▶ [Directions]: Every line below should be repeated exactly.

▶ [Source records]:
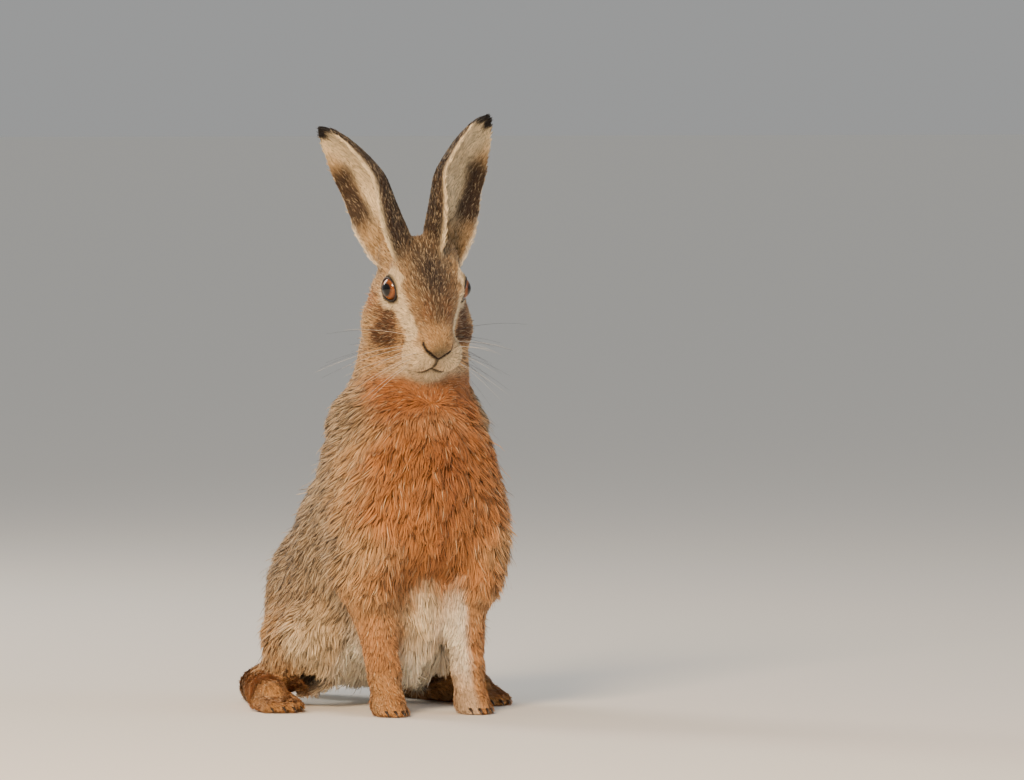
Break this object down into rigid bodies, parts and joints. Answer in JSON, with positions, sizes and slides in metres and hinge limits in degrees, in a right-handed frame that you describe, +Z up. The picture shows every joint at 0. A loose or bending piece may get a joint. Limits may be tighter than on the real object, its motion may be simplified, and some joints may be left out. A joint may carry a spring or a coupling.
{
  "type": "brown hare",
  "caption": "Brown hare sitting upright with ears raised and spread and the head turned a little to its right, as a still life-size model.",
  "frame": {"origin": "floor level, under the middle of the part's bounding box", "axes": "+Z up, -Y the way the hare's body faces, +X to the hare's left"},
  "size_m": [0.217, 0.3056, 0.4678],
  "materials": {
    "coat_head": "matte",
    "coat_chest": "matte",
    "coat_back": "matte",
    "coat_tail": "matte",
    "coat_paw": "matte",
    "coat_ear": "matte",
    "eye": "gloss"
  },
  "bodies": {
    "root": {"head": "coat_head", "neck": "coat_chest", "torso": "coat_back", "tail": "coat_tail", "foreleg_left": "coat_chest", "foreleg_right": "coat_chest", "forepaw_left": "coat_paw", "forepaw_right": "coat_paw", "haunch_left": "coat_back", "haunch_right": "coat_back", "hindfoot_left": "coat_paw", "hindfoot_right": "coat_paw", "ear_left": "coat_ear", "ear_right": "coat_ear", "eye_left": "eye", "eye_right": "eye"}
  },
  "joints": []
}
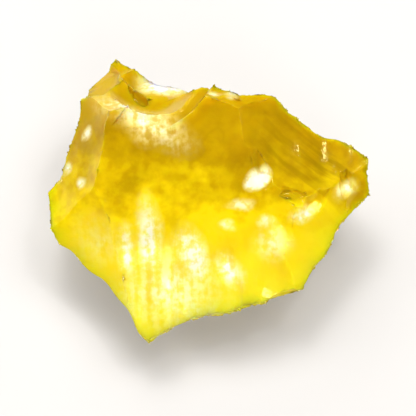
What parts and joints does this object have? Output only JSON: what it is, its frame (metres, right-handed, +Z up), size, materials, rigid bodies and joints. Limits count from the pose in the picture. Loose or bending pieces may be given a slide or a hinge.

▶ [Exercise output]:
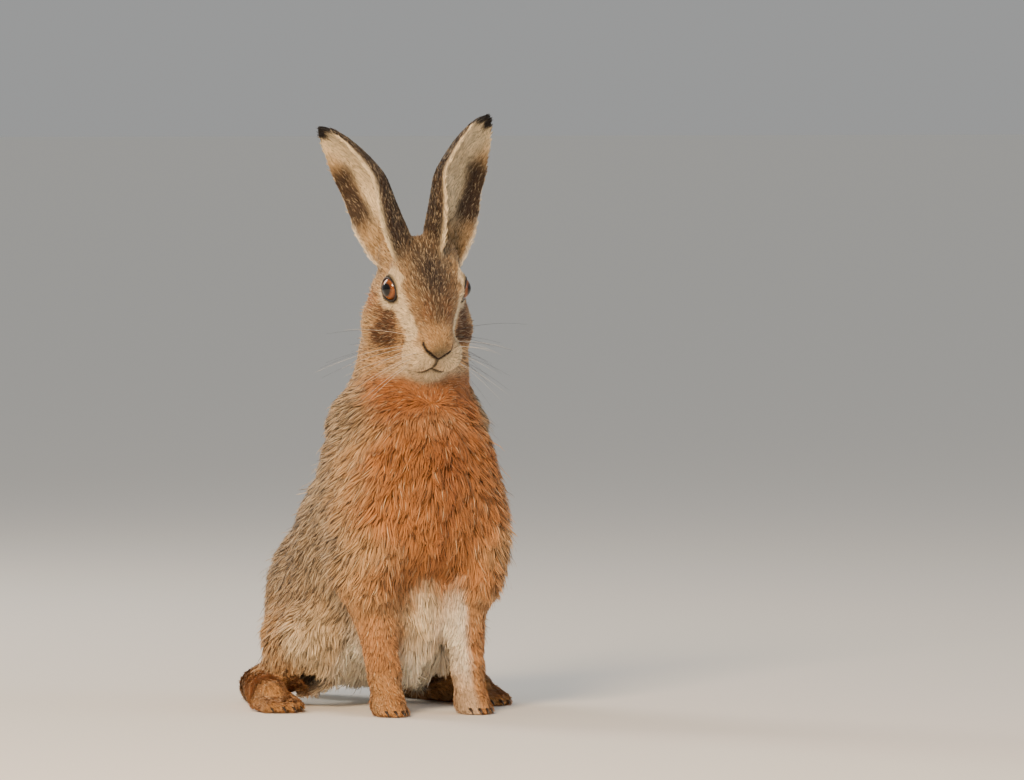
Break this object down into rigid bodies, parts and joints. Answer in JSON, with positions, sizes and slides in metres and hinge limits in degrees, in a right-handed frame that you describe, +Z up. The picture shows every joint at 0. A loose or bending piece may get a joint. Limits may be tighter than on the real object, its motion may be simplified, and some joints may be left out. A joint may carry a spring or a coupling.
{
  "type": "brown hare",
  "caption": "Brown hare sitting upright with ears raised and spread and the head turned a little to its right, as a still life-size model.",
  "frame": {"origin": "floor level, under the middle of the part's bounding box", "axes": "+Z up, -Y the way the hare's body faces, +X to the hare's left"},
  "size_m": [0.217, 0.3056, 0.4678],
  "materials": {
    "coat_head": "matte",
    "coat_chest": "matte",
    "coat_back": "matte",
    "coat_tail": "matte",
    "coat_paw": "matte",
    "coat_ear": "matte",
    "eye": "gloss"
  },
  "bodies": {
    "root": {"head": "coat_head", "neck": "coat_chest", "torso": "coat_back", "tail": "coat_tail", "foreleg_left": "coat_chest", "foreleg_right": "coat_chest", "forepaw_left": "coat_paw", "forepaw_right": "coat_paw", "haunch_left": "coat_back", "haunch_right": "coat_back", "hindfoot_left": "coat_paw", "hindfoot_right": "coat_paw", "ear_left": "coat_ear", "ear_right": "coat_ear", "eye_left": "eye", "eye_right": "eye"}
  },
  "joints": []
}
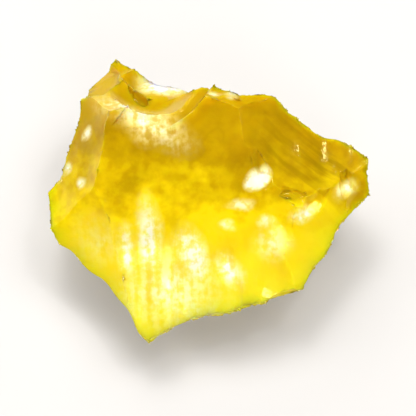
What parts and joints does this object have? Output only JSON: what it is, its frame (metres, right-handed, +Z up), size, materials, rigid bodies and joints. Limits count from the pose in the picture. Loose or bending pieces may be given a slide or a hinge.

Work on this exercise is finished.